Once Tecton has access to your Kinesis streams, you need the following information:
- region: The AWS region in which the Kinesis stream lives (for example: us-west-1, us-east-2)
- stream_name: The unique name of the Kinesis stream
Sample Kinesis Data Source Configuration
The following example shows how to define a Stream Data Source with a
KinesisConfig
.
from tecton import (
HiveConfig,
KinesisConfig,
StreamSource,
BatchSource,
DatetimePartitionColumn,
)
from datetime import timedelta
def raw_data_deserialization(df):
from pyspark.sql.functions import col, from_json, from_utc_timestamp, when
from pyspark.sql.types import (
StructType,
StructField,
StringType,
DoubleType,
TimestampType,
BooleanType,
IntegerType,
)
payload_schema = StructType(
[
StructField("user_id", StringType(), False),
StructField("transaction_id", StringType(), False),
StructField("category", StringType(), False),
StructField("amt", StringType(), False),
StructField("is_fraud", StringType(), False),
StructField("merchant", StringType(), False),
StructField("merch_lat", StringType(), False),
StructField("merch_long", StringType(), False),
StructField("timestamp", StringType(), False),
]
)
return (
df.selectExpr("cast (data as STRING) jsonData")
.select(from_json("jsonData", payload_schema).alias("payload"))
.select(
col("payload.user_id").alias("user_id"),
col("payload.transaction_id").alias("transaction_id"),
col("payload.category").alias("category"),
col("payload.amt").cast("double").alias("amt"),
col("payload.is_fraud").cast("long").alias("is_fraud"),
col("payload.merchant").alias("merchant"),
col("payload.merch_lat").cast("double").alias("merch_lat"),
col("payload.merch_long").cast("double").alias("merch_long"),
from_utc_timestamp("payload.timestamp", "UTC").alias("timestamp"),
)
)
partition_columns = [
DatetimePartitionColumn(column_name="partition_0", datepart="year", zero_padded=True),
DatetimePartitionColumn(column_name="partition_1", datepart="month", zero_padded=True),
DatetimePartitionColumn(column_name="partition_2", datepart="day", zero_padded=True),
]
batch_config = HiveConfig(
database="demo_fraud_v2",
table="transactions",
timestamp_field="timestamp",
datetime_partition_columns=partition_columns,
)
transactions_stream = StreamSource(
name="transactions_stream",
stream_config=KinesisConfig(
stream_name="tecton-demo-fraud-data-stream",
region="us-west-2",
initial_stream_position="latest",
watermark_delay_threshold=timedelta(hours=24),
timestamp_field="timestamp",
post_processor=raw_data_deserialization,
options={"roleArn": "arn:aws:iam::706752053316:role/tecton-demo-fraud-data-cross-account-kinesis-ro"},
),
batch_config=batch_config,
owner="david@tecton.ai",
tags={"release": "production"},
)
transactions_batch = BatchSource(
name="transactions_batch",
batch_config=batch_config,
owner="david@tecton.ai",
tags={"release": "production"},
)
Cross-Account Kinesis Access
You might need access to a Kinesis stream that's in a different AWS account than Tecton's data plane.

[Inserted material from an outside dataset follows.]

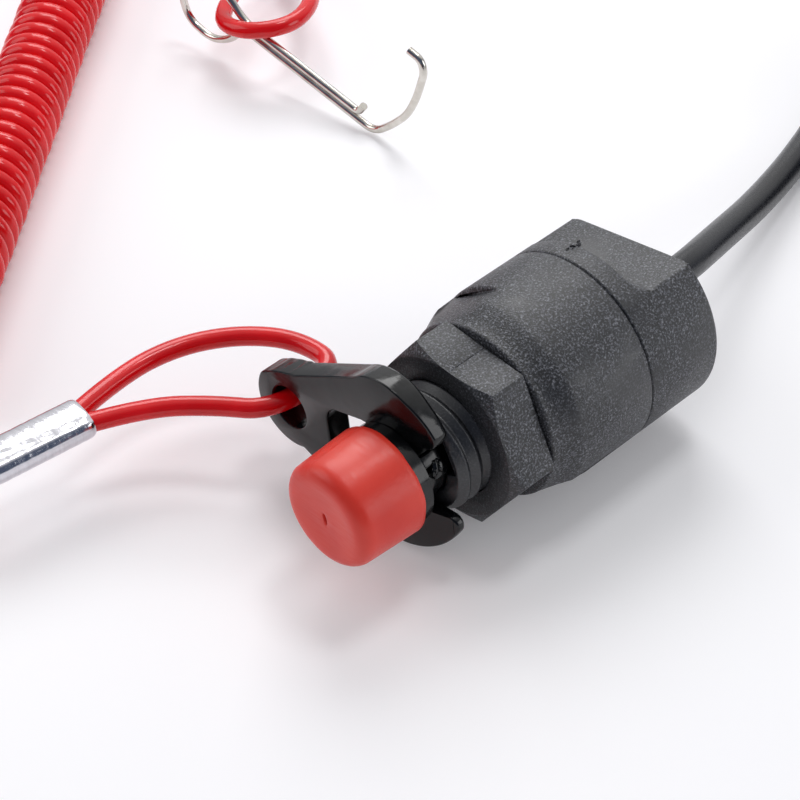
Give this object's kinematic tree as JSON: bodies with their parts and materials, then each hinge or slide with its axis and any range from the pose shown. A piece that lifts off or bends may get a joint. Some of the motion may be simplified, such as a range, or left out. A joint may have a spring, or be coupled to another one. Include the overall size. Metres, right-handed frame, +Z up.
{
  "type": "engine kill switch with lanyard",
  "caption": "Panel-mount engine kill switch: threaded barrel and nut, red push button, a fork clip on a coiled red wrist lanyard with a wire hook, and a short cable with ring terminals",
  "frame": {"origin": "on the switch axis, at the flat shoulder of the body that seats against the panel", "axes": "+Z up, +X along the switch from the button to the cable, so the button faces -X"},
  "size_m": [0.2007, 0.168, 0.0272],
  "materials": {
    "black_nylon": "moulded with a fine grain",
    "black_acetal": "moulded, smooth and glossy",
    "red_plastic": "moulded, satin",
    "brass": "stamped and burnished by use",
    "spring_steel": "bright drawn wire",
    "tinned_copper": "stamped, tin plated",
    "aluminium": "crimped, dented and bright",
    "black_rubber": "moulded, matt",
    "black_pvc": "extruded, smooth",
    "red_pvc": "extruded, smooth",
    "red_cord": "extruded soft jacket, glossy"
  },
  "bodies": {
    "switch": {"front_housing": "black_nylon", "rear_cap": "black_nylon", "hex_nut": "black_nylon", "contact_base": "black_nylon", "fixed_contact_a": "brass", "fixed_contact_b": "brass", "cap_seal": "black_rubber", "cable_bush": "black_rubber", "inner_wire_a": "black_pvc", "inner_wire_b": "black_pvc", "plunger_spring": "spring_steel", "cable": "black_pvc", "cable_coil": "black_pvc", "core_wire_a": "black_pvc", "core_wire_b": "red_pvc", "ring_terminal_a": "tinned_copper", "ring_terminal_b": "tinned_copper"},
    "plunger": {"plunger": "black_acetal", "plunger_seal": "black_rubber", "spring_washer": "spring_steel", "retaining_ring": "spring_steel", "button_spring": "spring_steel"},
    "button": {"red_button": "red_plastic", "contact_bridge": "brass"},
    "clip": {"lock_clip": "black_acetal", "lanyard_front_loop": "red_cord", "front_ferrule": "aluminium", "lanyard_front_tail": "red_cord", "lanyard_coil": "red_cord", "lanyard_rear_tail": "red_cord", "rear_ferrule": "aluminium", "lanyard_rear_loop": "red_cord", "wire_hook": "spring_steel"}
  },
  "joints": [
    {"name": "clip_pull", "type": "slide", "parent": "switch", "child": "clip", "axis": [0, 0.9925, -0.1219], "range_m": [0, 0.025]},
    {"name": "plunger_travel", "type": "slide", "parent": "switch", "child": "plunger", "axis": [1, 0, 0], "range_m": [0, 0.003], "deforming": ["plunger_spring"]},
    {"name": "button_press", "type": "slide", "parent": "plunger", "child": "button", "axis": [1, 0, 0], "range_m": [0, 0.0016], "stiffness_N_per_m": 800, "springref_m": -0.002, "deforming": ["button_spring"]}
  ],
  "couplings": [
    {"joint": "plunger_travel", "follows": "clip_pull", "ratio": 0.12}
  ]
}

To enable cross-account access:
- Create a cross-account role in the AWS of your Kinesis stream that allows Tecton-orchestrated Spark workers to read from your Kinesis stream
- Configure your
KinesisConfig
object to use the cross-account role by setting theroleArn
parameter to the AWS ARN of the cross-account IAM role
Creating a Cross-Account Role
- In your Kinesis AWS Account, go to the IAM service and click the Roles tab.

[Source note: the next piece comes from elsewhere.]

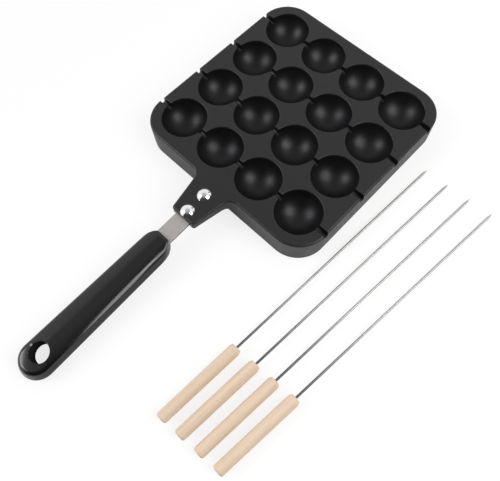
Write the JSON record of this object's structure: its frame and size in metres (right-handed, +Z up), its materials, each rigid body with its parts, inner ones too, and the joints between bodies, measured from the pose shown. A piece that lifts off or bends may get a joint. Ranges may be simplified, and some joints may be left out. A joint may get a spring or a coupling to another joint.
{
  "type": "takoyaki pan",
  "caption": "Square cast takoyaki pan with a grid of half-round cups, oil channels and a riveted black handle, with loose turning picks that have wooden handles.",
  "frame": {"origin": "centre of the pan's foot, on the surface that the pan stands on", "axes": "+X along the oil channels towards the picks, -Y along the handle, +Z up"},
  "size_m": [0.2753, 0.3975, 0.0274],
  "materials": {
    "nonstick_coat": "die-cast aluminium under a charcoal non-stick coat, fine satin",
    "strip_steel": "matt rolled steel",
    "grip_plastic": "glossy black moulded phenolic",
    "screw_steel": "bright zinc plate",
    "rivet_metal": "polished",
    "pick_wood": "plain turned pale wood, unvarnished",
    "needle_steel": "drawn stainless wire"
  },
  "bodies": {
    "pan": {"pan_casting": "nonstick_coat", "handle_strip": "strip_steel", "handle_grip": "grip_plastic", "grip_screw": "screw_steel", "rivet_rear": "rivet_metal", "rivet_front": "rivet_metal"},
    "pick_1": {"pick_1_handle": "pick_wood", "pick_1_needle": "needle_steel"},
    "pick_2": {"pick_2_handle": "pick_wood", "pick_2_needle": "needle_steel"},
    "pick_3": {"pick_3_handle": "pick_wood", "pick_3_needle": "needle_steel"},
    "pick_4": {"pick_4_handle": "pick_wood", "pick_4_needle": "needle_steel"}
  },
  "joints": [
    {"name": "pick_1_lift", "type": "slide", "parent": "pan", "child": "pick_1", "axis": [0, 0, 1], "range_m": [0, 0.06]},
    {"name": "pick_2_lift", "type": "slide", "parent": "pan", "child": "pick_2", "axis": [0, 0, 1], "range_m": [0, 0.06]},
    {"name": "pick_3_lift", "type": "slide", "parent": "pan", "child": "pick_3", "axis": [0, 0, 1], "range_m": [0, 0.06]},
    {"name": "pick_4_lift", "type": "slide", "parent": "pan", "child": "pick_4", "axis": [0, 0, 1], "range_m": [0, 0.06]}
  ]
}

- Click Create role. In the Select type of trusted entity panel,
click Another AWS Account. Paste in the Account ID of Tecton's data plane
AWS account,
<deployment-acct-id>
. You can get this ID by emailing support@tecton.ai. - Click Next: permissions and give this role permission to access Kinesis. You can provide your own JSON or use the AmazonKinesisFullAccess policy.
- Click Next: Review and give the role a name, for
example
KinesisCrossAccountRole
. - Click Create role. The list of roles displays.
- In the Roles list, click
KinesisCrossAccountRole
and verify that the trusted account contains a JSON policy like:
{
"Version": "2012-10-17",
"Statement": [
{
"Effect": "Allow",
"Principal": {
"AWS": ["arn:aws:iam::<deployment-acct-id>:root"],
"Service": "ec2.amazonaws.com"
},
"Action": "sts:AssumeRole"
}
]
}
- Copy the role ARN. For example:
arn:aws:iam::<kinesis-owner-acct-id>:role/KinesisCrossAccountRole
.
Configuring the KinesisConfig Object
Set the roleArn
value in the options
argument of your KinesisConfig
as
shown below:
stream_config = KinesisConfig(
...,
options={"roleArn": "arn:aws:iam::<kinesis-owner-acct-id>:role/KinesisCrossAccountRole"},
)
Validate Data Access
To validate that Tecton can properly access the Kinesis stream, test the stream
with the Data Source's start_stream_preview
function, documented here.
Use the function in an interactive notebook.